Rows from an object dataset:
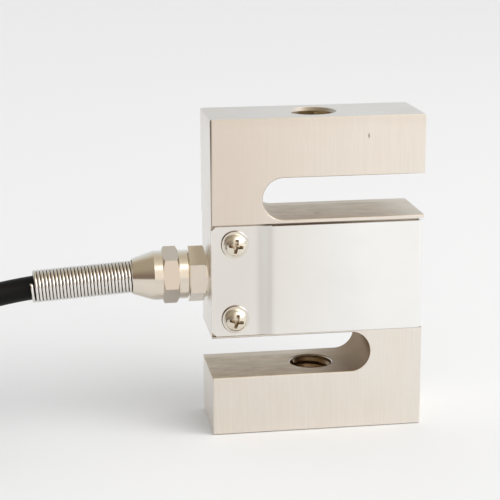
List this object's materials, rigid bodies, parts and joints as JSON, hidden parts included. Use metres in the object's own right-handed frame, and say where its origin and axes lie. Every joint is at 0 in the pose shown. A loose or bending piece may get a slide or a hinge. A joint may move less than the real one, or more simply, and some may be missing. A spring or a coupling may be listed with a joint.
{
  "type": "s type load cell",
  "caption": "S-shaped strain gauge load cell with a threaded hole through each arm, a wrapped cover over the gauge window, a cable gland with a spring relief and a tied lead.",
  "frame": {"origin": "where the common axis of the two threaded holes meets the bottom face of the lower arm", "axes": "+Z along the load axis from the lower arm to the upper arm, +X across the slots away from the cable gland, Y through the body's depth with the front at -Y"},
  "size_m": [0.2328, 0.051, 0.0762],
  "materials": {
    "nickel_plated_steel": "satin nickel over ground steel",
    "stainless_sheet": "polished",
    "screw_steel": "nickel plated",
    "nickel_plated_brass": "nickel plated, polished",
    "spring_wire": "bright wire",
    "cable_jacket": "matt PVC",
    "tie_nylon": "moulded nylon",
    "black_rubber": "moulded",
    "gauge_foil": "polyimide backed foil",
    "board_laminate": "printed board",
    "silicone": "poured",
    "core_red": "PVC",
    "core_black": "PVC",
    "core_green": "PVC",
    "core_white": "PVC",
    "tinned_copper": "tinned"
  },
  "bodies": {
    "root": {"spring_element": "nickel_plated_steel", "wrap_cover": "stainless_sheet", "strain_gauge_1": "gauge_foil", "strain_gauge_2": "gauge_foil", "strain_gauge_3": "gauge_foil", "strain_gauge_4": "gauge_foil", "terminal_board": "board_laminate", "front_potting": "silicone", "back_potting": "silicone", "core_lead_1": "core_red", "core_lead_2": "core_black", "core_lead_3": "core_green", "core_lead_4": "core_white", "gland_seat": "nickel_plated_brass", "gland_body": "nickel_plated_brass", "gland_cap": "nickel_plated_brass", "slip_washer": "nickel_plated_brass", "grip_sleeve": "black_rubber", "spring_relief": "spring_wire", "inner_cable": "cable_jacket", "cable_lead": "cable_jacket", "cable_hank": "cable_jacket", "hank_tie": "tie_nylon", "core_red": "core_red", "core_black": "core_black", "core_green": "core_green", "core_white": "core_white", "drain_wire": "tinned_copper", "cover_screw_1": "screw_steel", "cover_washer_1": "screw_steel", "cover_screw_2": "screw_steel", "cover_washer_2": "screw_steel", "cover_screw_3": "screw_steel", "cover_washer_3": "screw_steel", "cover_screw_4": "screw_steel", "cover_washer_4": "screw_steel"}
  },
  "joints": []
}
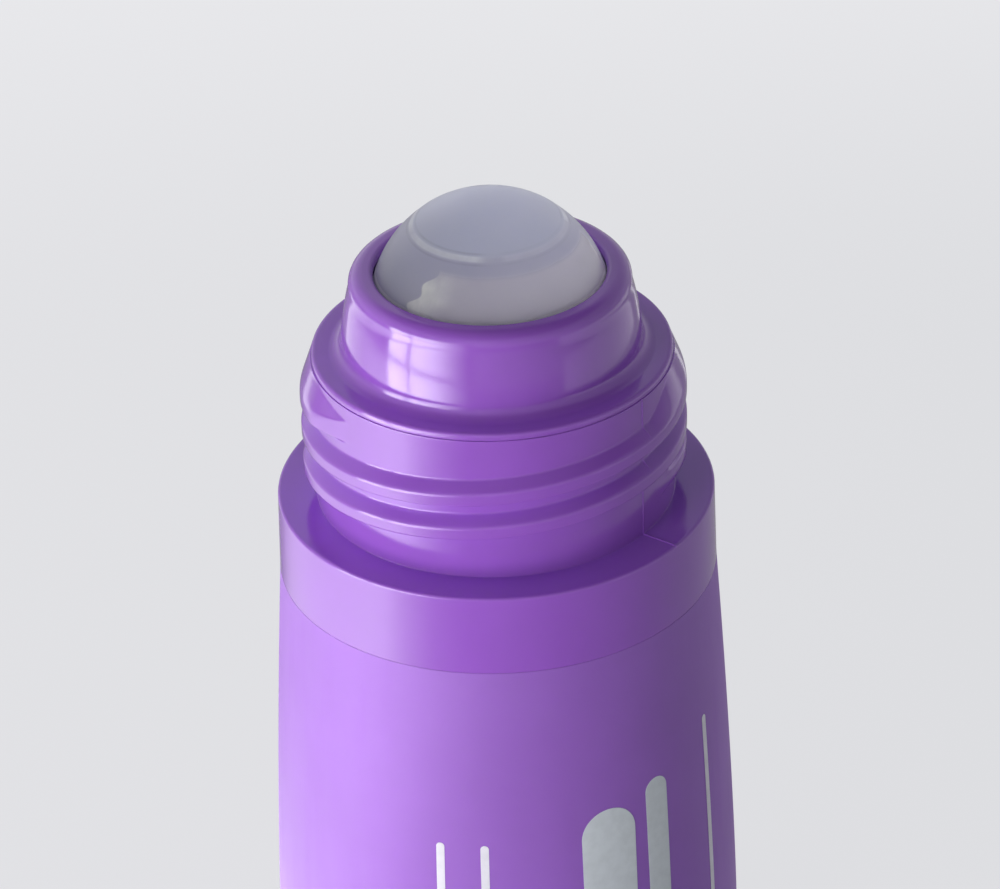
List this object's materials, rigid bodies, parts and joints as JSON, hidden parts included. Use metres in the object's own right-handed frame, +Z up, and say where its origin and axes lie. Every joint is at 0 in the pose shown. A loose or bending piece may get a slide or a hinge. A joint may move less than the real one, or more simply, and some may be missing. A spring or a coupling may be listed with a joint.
{
  "type": "roll-on deodorant bottle",
  "caption": "Roll-on deodorant bottle without its cap: threaded neck, flat shoulder, flared outer sleeve, and a hollow ball that turns in a snap-in housing.",
  "frame": {"origin": "centre of the base, on the surface that the bottle stands on", "axes": "+Z up along the bottle's axis, towards the ball; the ball's modelled turning axis is X"},
  "size_m": [0.0518, 0.0518, 0.0939],
  "materials": {
    "gloss_purple": "moulded polypropylene, glossy",
    "satin_purple": "moulded polypropylene, satin",
    "frosted_ball": "natural polypropylene, milky, wet with product",
    "clear_liquid": "clear liquid"
  },
  "bodies": {
    "container": {"bottle": "gloss_purple", "outer_sleeve": "satin_purple", "base_plug": "satin_purple", "ball_housing": "gloss_purple", "deodorant_liquid": "clear_liquid"},
    "ball": {"ball_upper_half": "frosted_ball", "ball_lower_half": "frosted_ball"}
  },
  "joints": [
    {"name": "ball_roll", "type": "hinge", "parent": "container", "child": "ball", "pos_m": [0, 0, 0.0812], "axis": [1, 0, 0], "continuous": true}
  ]
}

■ What this task involves ■
Output the records above in their entirety, exactly.

■ Solution to this exercise ■
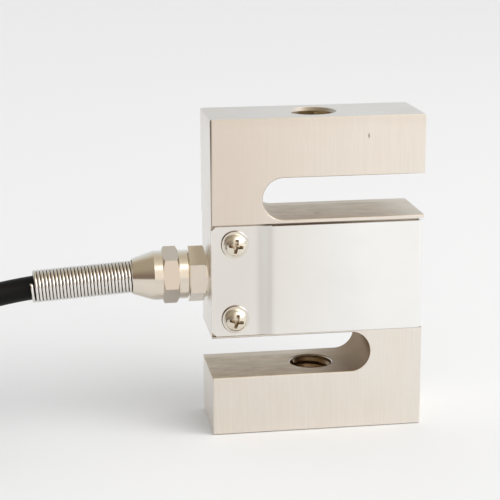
List this object's materials, rigid bodies, parts and joints as JSON, hidden parts included. Use metres in the object's own right-handed frame, and say where its origin and axes lie. Every joint is at 0 in the pose shown. A loose or bending piece may get a slide or a hinge. A joint may move less than the real one, or more simply, and some may be missing. A spring or a coupling may be listed with a joint.
{
  "type": "s type load cell",
  "caption": "S-shaped strain gauge load cell with a threaded hole through each arm, a wrapped cover over the gauge window, a cable gland with a spring relief and a tied lead.",
  "frame": {"origin": "where the common axis of the two threaded holes meets the bottom face of the lower arm", "axes": "+Z along the load axis from the lower arm to the upper arm, +X across the slots away from the cable gland, Y through the body's depth with the front at -Y"},
  "size_m": [0.2328, 0.051, 0.0762],
  "materials": {
    "nickel_plated_steel": "satin nickel over ground steel",
    "stainless_sheet": "polished",
    "screw_steel": "nickel plated",
    "nickel_plated_brass": "nickel plated, polished",
    "spring_wire": "bright wire",
    "cable_jacket": "matt PVC",
    "tie_nylon": "moulded nylon",
    "black_rubber": "moulded",
    "gauge_foil": "polyimide backed foil",
    "board_laminate": "printed board",
    "silicone": "poured",
    "core_red": "PVC",
    "core_black": "PVC",
    "core_green": "PVC",
    "core_white": "PVC",
    "tinned_copper": "tinned"
  },
  "bodies": {
    "root": {"spring_element": "nickel_plated_steel", "wrap_cover": "stainless_sheet", "strain_gauge_1": "gauge_foil", "strain_gauge_2": "gauge_foil", "strain_gauge_3": "gauge_foil", "strain_gauge_4": "gauge_foil", "terminal_board": "board_laminate", "front_potting": "silicone", "back_potting": "silicone", "core_lead_1": "core_red", "core_lead_2": "core_black", "core_lead_3": "core_green", "core_lead_4": "core_white", "gland_seat": "nickel_plated_brass", "gland_body": "nickel_plated_brass", "gland_cap": "nickel_plated_brass", "slip_washer": "nickel_plated_brass", "grip_sleeve": "black_rubber", "spring_relief": "spring_wire", "inner_cable": "cable_jacket", "cable_lead": "cable_jacket", "cable_hank": "cable_jacket", "hank_tie": "tie_nylon", "core_red": "core_red", "core_black": "core_black", "core_green": "core_green", "core_white": "core_white", "drain_wire": "tinned_copper", "cover_screw_1": "screw_steel", "cover_washer_1": "screw_steel", "cover_screw_2": "screw_steel", "cover_washer_2": "screw_steel", "cover_screw_3": "screw_steel", "cover_washer_3": "screw_steel", "cover_screw_4": "screw_steel", "cover_washer_4": "screw_steel"}
  },
  "joints": []
}
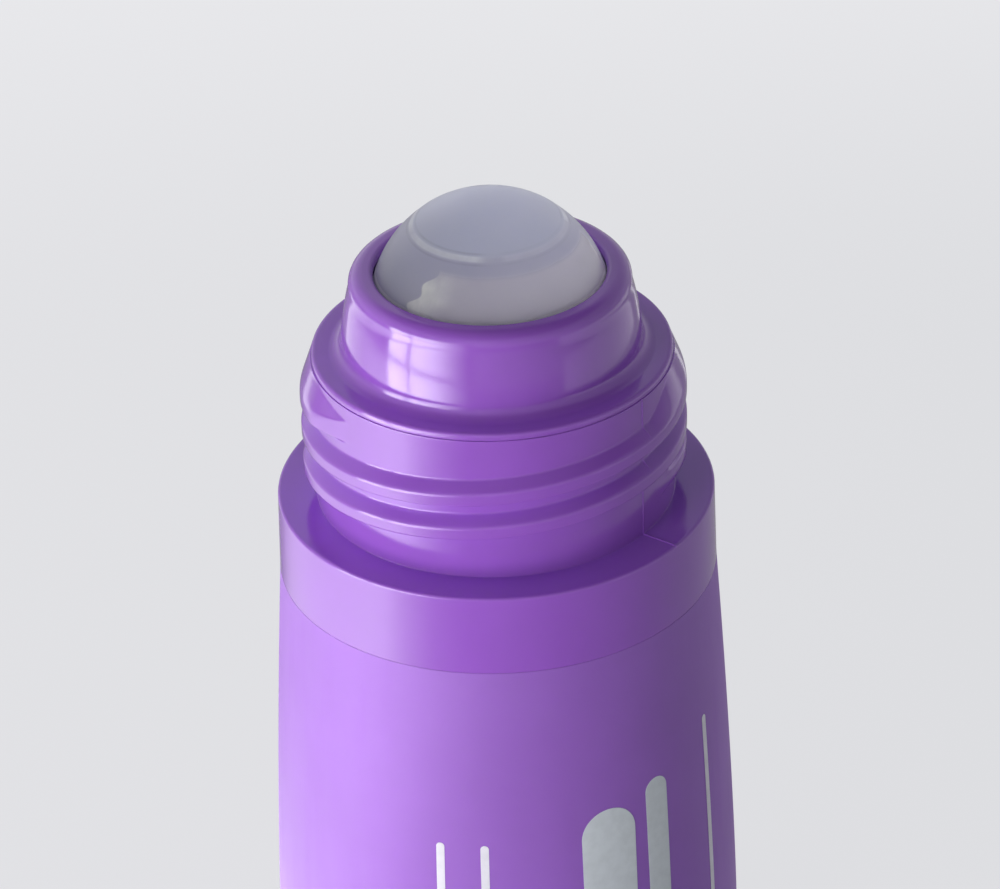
List this object's materials, rigid bodies, parts and joints as JSON, hidden parts included. Use metres in the object's own right-handed frame, +Z up, and say where its origin and axes lie. Every joint is at 0 in the pose shown. A loose or bending piece may get a slide or a hinge. A joint may move less than the real one, or more simply, and some may be missing. A spring or a coupling may be listed with a joint.
{
  "type": "roll-on deodorant bottle",
  "caption": "Roll-on deodorant bottle without its cap: threaded neck, flat shoulder, flared outer sleeve, and a hollow ball that turns in a snap-in housing.",
  "frame": {"origin": "centre of the base, on the surface that the bottle stands on", "axes": "+Z up along the bottle's axis, towards the ball; the ball's modelled turning axis is X"},
  "size_m": [0.0518, 0.0518, 0.0939],
  "materials": {
    "gloss_purple": "moulded polypropylene, glossy",
    "satin_purple": "moulded polypropylene, satin",
    "frosted_ball": "natural polypropylene, milky, wet with product",
    "clear_liquid": "clear liquid"
  },
  "bodies": {
    "container": {"bottle": "gloss_purple", "outer_sleeve": "satin_purple", "base_plug": "satin_purple", "ball_housing": "gloss_purple", "deodorant_liquid": "clear_liquid"},
    "ball": {"ball_upper_half": "frosted_ball", "ball_lower_half": "frosted_ball"}
  },
  "joints": [
    {"name": "ball_roll", "type": "hinge", "parent": "container", "child": "ball", "pos_m": [0, 0, 0.0812], "axis": [1, 0, 0], "continuous": true}
  ]
}